My qualm is that the book completely destroys the thought process of females. That innate way we analyse and comb through every piece of information in trying to work out what is going on in the male brain, our relationships, or lack of one! Yes, the book has a good point. If a guy is treating you like a doormat, or hurting you, then yes, by all means, walk away. Run the fuck away! Why would you hold on to something that is not even real? Furthermore, why would you if you were being hurt?

The book has this mantra. “Don’t waste the pretty”. Fuck yes! Don’t! Not on a knob-jockey that will just walk all over your heart. A gold star to the authors!

But then, they start dissecting the female psyche and made it seem like we need to snap out of this so called “love coma”. And it just pissed me off. “You girls think too much. Be realistic. Practical. Stop thinking. Stop dreaming. Just do it.” Do what exactly? Stop analysing things? Stop questioning? Stop dreaming?
What is wrong with thinking about things? What is wrong with the beautiful whimsy that we apply to everything? As long as we’re not delusional, I think it’s wonderful.

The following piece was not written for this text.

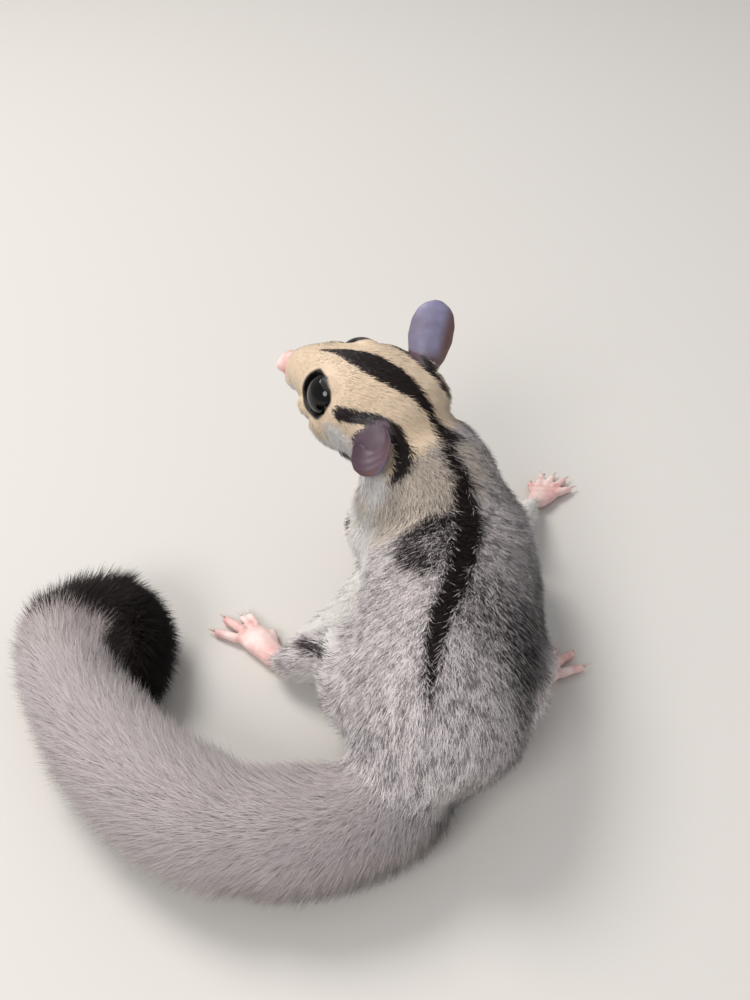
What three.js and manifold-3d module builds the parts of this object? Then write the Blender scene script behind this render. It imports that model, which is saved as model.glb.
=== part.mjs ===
// A life-size sugar glider, standing on four feet with its head turned back to the left and its
// tail curled round on the ground. Millimetres, +Z up. The animal faces +Y.
// Every solid is a lathe profile that is carried along a curve, then parted from its neighbours.

import * as THREE from 'three';
import { mergeVertices } from 'three/addons/utils/BufferGeometryUtils.js';
import Module from 'manifold-3d';

const wasm = await Module();
wasm.setup();

// Driving dimensions
const clearance = 0.3;
const headLength = 47;
const eyeRadius = 5.6;
const eyeSeat = [28.8, 7.6, 2.7];
const earLength = 16;
const earWidth = 12;
const earDepth = 7;
const earWall = 0.8;
const earOpening = { front: 0.4, root: 1.2 };
const noseRadius = 2.3;
const noseDrop = 6.4;
const soleHeight = 2.6;
const toeRadius = 1.35;
const clawLength = 2.4;
const clawRadius = 0.5;
const foldThickness = 2.2;
const groundReach = 400;

// Where the head sits on the neck: its root, and the way that it faces and leans
const headRoot = new THREE.Vector3(15.4, -35.8, 49.2);
const headForward = new THREE.Vector3(-0.821, 0.481, 0.307);
const headLeft = new THREE.Vector3(-0.555, -0.799, -0.232);

const agouti = { colour: 0x9c9498, rough: 0.95 };
const silver = { colour: 0xa79fa6, rough: 0.95 };
const cream = { colour: 0xd8c3a0, rough: 0.95 };
const white = { colour: 0xe4ddd6, rough: 0.95 };
const black = { colour: 0x241b1b, rough: 0.95 };
const pinkSkin = { colour: 0xe0b4ae, rough: 0.6 };
const earSkin = { colour: 0x6d6478, rough: 0.6 };
const eyeGloss = { colour: 0x0b0b10, rough: 0.08 };
const clawHorn = { colour: 0xcdb9a8, rough: 0.45 };

// A unit lathe from 0 to 1 along its axis, with flat or round ends
function unitLathe(sides, rows, roundEnds) {
  const profile = [new THREE.Vector2(0, 0)];
  const first = roundEnds ? 1 : 0;
  for (let row = first; row <= rows - first; row += 1) {
    const share = row / rows;
    const along = roundEnds ? (1 - Math.cos(Math.PI * share)) / 2 : share;
    profile.push(new THREE.Vector2(1, along));
  }
  profile.push(new THREE.Vector2(0, 1));
  const lathe = new THREE.LatheGeometry(profile, sides);
  lathe.deleteAttribute('normal');
  lathe.deleteAttribute('uv');
  return mergeVertices(lathe);
}

// A triangle at a pole of the lathe has two corners in one place, and is left out
function fullTriangles(index) {
  const kept = [];
  for (let i = 0; i < index.length; i += 3) {
    const [a, b, c] = [index[i], index[i + 1], index[i + 2]];
    if (a !== b && b !== c && c !== a) {
      kept.push(a, b, c);
    }
  }
  return new Uint32Array(kept);
}

function toSolid(geometry) {
  const vertProperties = new Float32Array(geometry.attributes.position.array);
  const triVerts = fullTriangles(geometry.index.array);
  const mesh = new wasm.Mesh({ numProp: 3, vertProperties, triVerts });
  return new wasm.Manifold(mesh);
}

function toGeometry(solid) {
  const mesh = solid.getMesh();
  const geometry = new THREE.BufferGeometry();
  geometry.setAttribute('position', new THREE.BufferAttribute(new Float32Array(mesh.vertProperties), 3));
  geometry.setIndex(new THREE.BufferAttribute(new Uint32Array(mesh.triVerts), 1));
  geometry.computeVertexNormals();
  return geometry;
}

// How far a round end has opened at a place along the lathe
function endRounding(along, cap) {
  const nearest = Math.min(along, 1 - along);
  const inset = Math.max(0, 1 - nearest / cap);
  return Math.sqrt(1 - inset * inset);
}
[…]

Life is hard as it is. What’s wrong with trying to sprinkle some magic in the mix? A little bit of whimsy can really turn an awful situation into a learning curve.

Observe the following scenarios:

Scenario 1: Broken heart. Bad.
Scenarios 2: Broken heart and not giving yourself the time to be sad about it. Even worse. 
Scenario 3: Broken heart and then pretending it’s all ok and that you’re a tough bitch and fine because people will think you’re a loser. The worst!

Now, if we combine:

– Broken heart
– Sappy movie
– Assorted junk food. Both the sweet and savoury kind.
– A good sook. Make sooking your bitch!
– That liberating feeling after a good sook.
– The time to really feel sad and soak in all its glory
– The idea that “yes, this sucks. But meh, I’m going to wallow in it for a bit because, dammit! I’m deep and emotional! However, after this funk, I’m going to wipe away the smudges of chocolate from my face and do it all again! And if it doesn’t work out for whatever reason, I’ll go through the motions again and hope for the best. And keep on being awesome. Because that is exacty how I roll. ”

Whimsy is great. It keeps us holding on to that feeling that we had when we were young, somewhat nive, but oh so brave. Full of hope and vibrating with whimsy.

I’m going to hold on to that that feeling as long as I can.